I can’t help but feel that MDA has deliberately tried to make very open-ended their requirements, so that they can have plenty of leeway in interpretation, and in future, come back to hit us and say, “look, we already said this a long time ago”. Not very different from them saying now that, actually, there are already “prevailing requirements within the Class Licence and Internet Code of Practice”, and hence, there is no change in content standards.

Yes, they have given some reassurance now, after much protests from the online community, that they are not going after individuals publishing on their own websites or blogs. But what is there to prevent MDA from reverting to the broader scope of their licensing framework in future?

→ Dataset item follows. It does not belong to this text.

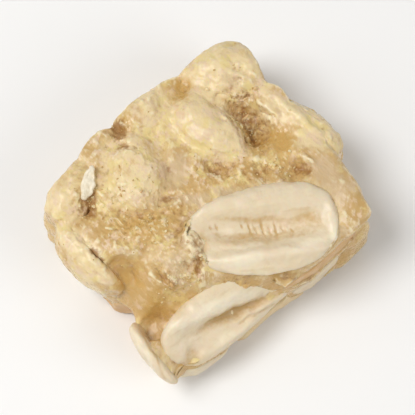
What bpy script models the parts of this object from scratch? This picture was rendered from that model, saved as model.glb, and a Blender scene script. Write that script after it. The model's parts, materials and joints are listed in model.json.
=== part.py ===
"""A cut square of nut brittle: split peanuts bound in cooked sugar, lying flat with its rough face up.

Metres, +Z up. The sides of the square run along X and Y. The origin is under the middle of the piece, on the
surface that it rests on.
"""

import math
import random
from collections import namedtuple

import bmesh
import bpy
from mathutils import Euler, Matrix, Vector, noise

MM = 0.001

# Driving sizes of the cut square.
SUGAR_HEIGHT = 11.0 * MM
EDGE_ROUNDING = 0.8 * MM
SUGAR_GRAIN = 0.9 * MM
SUGAR_FACES_KEPT = 0.36
FACE_UNEVENNESS = 0.45 * MM
FACE_LUMP = 4.5 * MM
WALL_UNEVENNESS = 0.6 * MM
WALL_LUMP = 3.2 * MM

# The knife's outline round the square, seen from above, in millimetres, anticlockwise from the front left corner.
OUTLINE = [
    (-11.4, -11.9), (-7.0, -12.0), (-0.5, -11.6), (5.0, -12.1), (9.0, -11.9), (13.1, -11.4),
    (13.9, -8.0), (14.5, -4.0), (15.2, 0.0), (15.2, 4.0), (14.5, 8.0), (15.5, 12.2), (14.4, 14.5),
    (10.0, 14.4), (6.0, 13.9), (4.6, 14.6), (0.0, 14.3), (-4.0, 13.8), (-8.0, 13.1), (-12.0, 12.4),
    (-13.5, 11.0), (-13.1, 8.0), (-13.8, 4.0), (-13.4, 0.0), (-11.4, -2.6), (-13.2, -5.0), (-13.8, -8.5),
    (-13.2, -10.9),
]

# Where the rough face is broken away: a point on the upper edge of the break, the way it falls, and its steepness.
Break = namedtuple("Break", "x y fall_degrees steepness")
BREAKS = [
    Break(-6.0, -5.6, 238.0, 2.4),
    Break(-9.6, -1.0, 186.0, 1.6),
]
BREAK_FLOOR = 5.4 * MM
# The slope on the left is a short one, between the nut on the rim and the broken corner.
LEFT_BREAK_REACH = 2.4 * MM
LEFT_BREAK_MIDDLE = -1.4 * MM
LEFT_BREAK_BANK = 2.6

# Hollows and swells of the sugar's face: middle, half widths along X and Y, and depth or height, in millimetres.
Swell = namedtuple("Swell", "x y half_x half_y rise")
SWELLS = [
    Swell(10.1, 4.6, 1.6, 3.6, -2.7),
    Swell(10.6, -2.4, 1.3, 1.1, -1.1),
    Swell(-10.6, 8.4, 1.6, 1.4, -0.9),
    Swell(-2.6, 11.2, 0.9, 1.3, -0.8),
    Swell(6.8, 12.9, 1.0, 1.5, -0.9),
    Swell(-5.0, -5.6, 2.2, 1.4, -0.5),
    Swell(12.4, -7.5, 1.8, 3.5, 0.5),
    Swell(-3.4, 7.0, 4.5, 5.5, 0.5),
    Swell(5.8, 7.0, 3.4, 5.5, 0.4),
    Swell(14.8, 14.0, 2.2, 2.2, -2.6),
    Swell(-13.4, 11.9, 2.0, 1.8, -2.0),
]

# A split peanut, its flat face's middle at x, y, z. Roll turns it about its length: 0 has the flat face up and
# 180 the round back up.
Nut = namedtuple("Nut", "name x y z heading roll pitch length width depth finish")
FACE_NUTS = [
    Nut("nut_open_face", 2.8, -5.9, 11.25, -29, 5, 1, 17.6, 10.2, 4.4, "pale"),
    Nut("nut_broken_corner", -5.5, -10.1, 6.4, -5, 40, 1, 16.2, 9.0, 4.2, "pale"),
    Nut("nut_corner_edge", -13.5, -7.9, 5.1, 87, 72, -10, 8.6, 6.8, 1.6, "pale"),
    Nut("nut_left_rim", -12.3, 4.3, 7.4, 93, 76, -2, 9.8, 7.8, 2.9, "pale"),
    Nut("nut_back_middle", 5.8, 6.9, 7.7, 97, 180, 0, 12.0, 7.4, 4.5, "pale"),
    Nut("nut_centre", -3.7, 7.6, 7.6, 62, 180, 1, 13.2, 8.8, 4.4, "golden"),
    Nut("nut_left_middle", -5.6, -1.6, 7.3, -30, 180, 0, 9.8, 6.2, 4.1, "golden"),
    Nut("nut_back_right", 12.1, 11.2, 7.4, -35, 180, 2, 11.8, 8.2, 4.5, "pale"),
    Nut("nut_right_bulge", 14.2, 1.3, 6.3, -79, 176, 0, 11.8, 6.2, 4.5, "pale"),
    Nut("nut_back_left", -10.4, 10.6, 7.5, 24, 184, 0, 10.2, 6.2, 4.1, "pale"),
    Nut("nut_back_edge", 0.7, 13.0, 8.2, 10, 186, 0, 8.6, 5.4, 3.6, "pale"),
]
UNCUT_NUTS = ("nut_open_face", "nut_corner_edge", "nut_left_rim", "nut_right_bulge")

# The nuts under the face lie in rings just inside the outline, where the knife cuts them flush, and in a
# small ring round the middle of the underside.
Course = namedtuple("Course", "name count ring_x ring_y low high start_degrees spread finishes")
COURSES = [
    Course("lower", 10, 12.2, 11.2, 0.0, 0.5, -62.0, 36.0, ("pale", "golden", "pale", "roasted")),
    Course("middle", 8, 12.6, 11.6, 4.4, 5.0, -62.0, 36.0, ("roasted", "pale", "golden")),
    Course("inner", 3, 4.0, 3.4, 0.0, 0.2, 20.0, 25.0, ("golden", "pale", "pale")),
]
COURSE_MIDDLE = (0.6, 1.2)
COURSE_LENGTH = (11.5, 14.0)
COURSE_WIDTH = (7.2, 8.6)
COURSE_DEPTH = (3.6, 4.2)
COURSE_SEED = 11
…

MDA’s move is definitely unsettling. On the one hand, we thought the Singapore government has been quite open and receptive in accommodating with media on the Internet. It seems we may be wrong. The government has revealed their intention to amend the Broadcasting Act to include overseas-based news websites targeting the Singapore market, thus giving them the power to apply the licensing framework to those sites.

It seems there’s now an about turn to the “light touch” approach to the government’s regulation of the Internet. Let’s not forget that MDA already has a technical framework in place to ban access to objectionable websites. In China, it’s called the Great China Firewall. What will our Internet become in a couple of years?